Because damages are often extremely difficult to prove (and because injunction issues are decided early in a case), attorneys' fees often become the driving force in non-compete or trade secret litigation. Indeed, an early litigation thrust usually means that the legal bills hit mid-five or -six figures before the parties even have an idea of what they are in for.
So for any plaintiff or defendant in an unfair competition lawsuit, the ability to shift fees becomes a driving, paramount concern. The basis for fee shifting usually is found in a contract (a prevailing party clause) or the statute under which a party is suing (or much less frequently, a statute of general applicability).
One common method of attempting to recover fees finds its home in the Trade Secrets Act, which contains a fee provision allowing a plaintiff to recover fees if the defendant's misappropriation is "willful." Conversely (and as a mirror image to the willfulness standard), a defendant can obtain its fees if the suit was filed or maintained in "bad faith." Very little in the way of case law helps us figure out a uniform test, despite the fact the Trade Secrets Act is a uniform act adopted everywhere now but New York, Massachusetts, and Texas.
It is appropriate, therefore, to look elsewhere, including Judge Posner's opinion in Nightingale Home Healthcare, Inc. v.

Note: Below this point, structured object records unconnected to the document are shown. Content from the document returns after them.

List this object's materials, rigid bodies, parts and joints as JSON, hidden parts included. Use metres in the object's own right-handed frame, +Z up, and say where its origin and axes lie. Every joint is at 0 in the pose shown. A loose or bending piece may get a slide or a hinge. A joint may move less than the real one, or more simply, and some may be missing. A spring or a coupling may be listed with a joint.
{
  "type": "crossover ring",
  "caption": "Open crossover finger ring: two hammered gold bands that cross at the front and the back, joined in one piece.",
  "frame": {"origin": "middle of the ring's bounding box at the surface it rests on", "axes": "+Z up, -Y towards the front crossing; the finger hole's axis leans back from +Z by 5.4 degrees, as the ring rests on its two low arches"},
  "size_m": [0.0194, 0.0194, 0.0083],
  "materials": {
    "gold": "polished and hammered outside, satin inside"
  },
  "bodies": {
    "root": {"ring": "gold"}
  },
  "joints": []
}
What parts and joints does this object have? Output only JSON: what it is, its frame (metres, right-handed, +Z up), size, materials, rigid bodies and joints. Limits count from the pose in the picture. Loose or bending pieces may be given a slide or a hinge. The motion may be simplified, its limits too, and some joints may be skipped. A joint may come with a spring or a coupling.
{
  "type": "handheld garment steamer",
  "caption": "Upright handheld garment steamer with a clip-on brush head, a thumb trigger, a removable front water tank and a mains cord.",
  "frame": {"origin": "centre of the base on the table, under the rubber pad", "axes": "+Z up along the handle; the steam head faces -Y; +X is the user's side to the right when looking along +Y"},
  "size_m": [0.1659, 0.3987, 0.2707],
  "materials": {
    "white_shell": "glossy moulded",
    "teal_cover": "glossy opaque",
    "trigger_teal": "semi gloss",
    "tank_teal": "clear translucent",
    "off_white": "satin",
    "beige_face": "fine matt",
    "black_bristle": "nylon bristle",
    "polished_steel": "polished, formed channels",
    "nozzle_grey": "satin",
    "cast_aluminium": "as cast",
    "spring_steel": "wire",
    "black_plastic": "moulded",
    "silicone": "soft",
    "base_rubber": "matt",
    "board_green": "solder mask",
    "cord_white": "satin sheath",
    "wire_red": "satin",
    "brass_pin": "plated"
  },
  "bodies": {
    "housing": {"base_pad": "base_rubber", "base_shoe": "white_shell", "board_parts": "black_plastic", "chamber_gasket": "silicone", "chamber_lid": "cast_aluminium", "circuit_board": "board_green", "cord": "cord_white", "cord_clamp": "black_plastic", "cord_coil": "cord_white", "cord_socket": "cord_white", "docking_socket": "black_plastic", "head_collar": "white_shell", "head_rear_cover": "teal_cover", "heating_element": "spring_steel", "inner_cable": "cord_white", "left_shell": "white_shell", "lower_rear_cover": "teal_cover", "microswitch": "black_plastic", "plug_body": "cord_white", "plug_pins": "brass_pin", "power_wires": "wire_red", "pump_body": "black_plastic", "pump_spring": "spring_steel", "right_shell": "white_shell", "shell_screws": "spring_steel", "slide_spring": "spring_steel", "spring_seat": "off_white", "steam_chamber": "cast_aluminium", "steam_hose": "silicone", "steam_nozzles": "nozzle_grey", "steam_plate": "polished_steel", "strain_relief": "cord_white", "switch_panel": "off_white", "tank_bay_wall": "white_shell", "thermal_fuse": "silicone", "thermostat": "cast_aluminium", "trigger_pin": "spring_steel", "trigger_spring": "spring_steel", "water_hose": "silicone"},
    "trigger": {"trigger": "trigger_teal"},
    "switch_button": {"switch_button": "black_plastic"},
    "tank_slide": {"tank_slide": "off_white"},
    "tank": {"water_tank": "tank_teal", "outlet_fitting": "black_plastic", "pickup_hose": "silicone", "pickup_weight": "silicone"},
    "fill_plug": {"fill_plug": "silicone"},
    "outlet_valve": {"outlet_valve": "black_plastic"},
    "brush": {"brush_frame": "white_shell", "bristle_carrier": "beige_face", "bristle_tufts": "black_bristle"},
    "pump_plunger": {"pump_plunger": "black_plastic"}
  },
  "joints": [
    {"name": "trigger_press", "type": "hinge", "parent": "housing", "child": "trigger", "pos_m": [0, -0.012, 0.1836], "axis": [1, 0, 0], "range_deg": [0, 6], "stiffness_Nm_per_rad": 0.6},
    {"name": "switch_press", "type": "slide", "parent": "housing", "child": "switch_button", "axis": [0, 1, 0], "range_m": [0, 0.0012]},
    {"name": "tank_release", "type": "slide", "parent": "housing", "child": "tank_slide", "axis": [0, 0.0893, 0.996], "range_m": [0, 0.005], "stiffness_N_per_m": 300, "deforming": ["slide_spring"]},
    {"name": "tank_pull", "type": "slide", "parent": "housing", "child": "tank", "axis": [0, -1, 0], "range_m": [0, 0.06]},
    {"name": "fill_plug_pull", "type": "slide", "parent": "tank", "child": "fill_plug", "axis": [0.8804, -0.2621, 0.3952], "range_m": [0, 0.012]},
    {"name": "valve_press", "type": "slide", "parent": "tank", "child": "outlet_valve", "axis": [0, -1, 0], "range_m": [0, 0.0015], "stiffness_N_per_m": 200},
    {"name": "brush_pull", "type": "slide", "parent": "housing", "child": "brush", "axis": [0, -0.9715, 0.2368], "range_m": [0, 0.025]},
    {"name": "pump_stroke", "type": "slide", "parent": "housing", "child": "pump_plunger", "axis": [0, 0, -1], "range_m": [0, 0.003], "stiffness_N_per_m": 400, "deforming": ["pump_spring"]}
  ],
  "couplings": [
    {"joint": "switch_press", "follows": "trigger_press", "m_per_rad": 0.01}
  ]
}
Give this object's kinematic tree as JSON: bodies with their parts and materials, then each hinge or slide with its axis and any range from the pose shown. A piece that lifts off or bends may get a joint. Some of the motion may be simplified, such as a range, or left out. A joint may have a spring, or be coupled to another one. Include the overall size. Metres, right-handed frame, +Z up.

Anodyne Therapy, LLC, 626 F.3d 958 (7th Cir. 2010), where he surveyed the semantic jumble in determining when fees were appropriate for "exceptional" cases of trademark or trade dress infringement under the Lanham Act.
Much of Judge Posner's discussion in Nightingale Home Healthcare discusses the tort of abuse of process and the stark reality that disputes between competitors are often about litigation costs, not judgment-oriented outcomes. Put another way, parties to litigation often use the litigation as the end itself - not a means to an end. As Judge Posner notes, a new market entrant may have a clearly meritorious claim for infringement against a large opponent, but may find itself bullied into submission through a scorched earth defense strategy (and which has no hope of prevailing). On the other side of the coin, a dominant player in the market may sue a new, much smaller entrant on dubious claims just to force that competitor out of the market under the specter of six-figure legal bills.
This is what drives Judge Posner's standard for defining "exceptionality" for purposes of Lanham Act fee shifting. The same considerations likely would motivate him if, and when, he looked at fee shifting under the Trade Secrets Act. Very little separates trademark infringement from trade secret misappropriation, save for the fact the latter is much harder to define. Trade secrets can be made up on the fly, while marks are registered.
So the public policy behind allowing for fee shifting in the trade secrets context has to be the same as that in the trademark context, and Judge Posner likely would focus on whether and how parties in trade secrets suits used the litigation for improper purposes to ramp up lawyers' fees needlessly. These types of suits are too close of cousins for any other result to make much sense. One potential side issue: his opinion in Nightingale Home Healthcare seems to have more applicability to a defense-side fee petition. The exceptionality standard seems more akin to bad faith, than it does "willfulness." Stated another way, a defendant may be liable for the plaintiff's fees if he intentionally stole something he should have known was secret, even if that defendant did nothing to pile on legal fees or engage in vexatious litigation conduct.
Also of significance in Nightingale Home Healthcare is Judge Posner's feelings on fee petitions themselves. As is often the case, fee petitions are pursued at the tail end of a lawsuit, usually after all the wheat has been separated from the chaff and the merits have been disposed of. In this sense, Judge Posner believes that parties in fee petitions should not engage in an "elaborate inquiry into the state of mind of the party from whom reimbursement of attorneys' fees is sought." Therefore, he would look at objective indicia of exceptionality (or, bad faith, presumably), and determine whether the facts objectively can be shown to demonstrate the use of legal process to heap costs on adversaries.
This is an incredibly important case, for it looks at fee-shifting differently. It requires a court to assess the undercurrent of virtually all competitive litigation: the asymmetry of costs and the use of process itself to achieve something in the marketplace.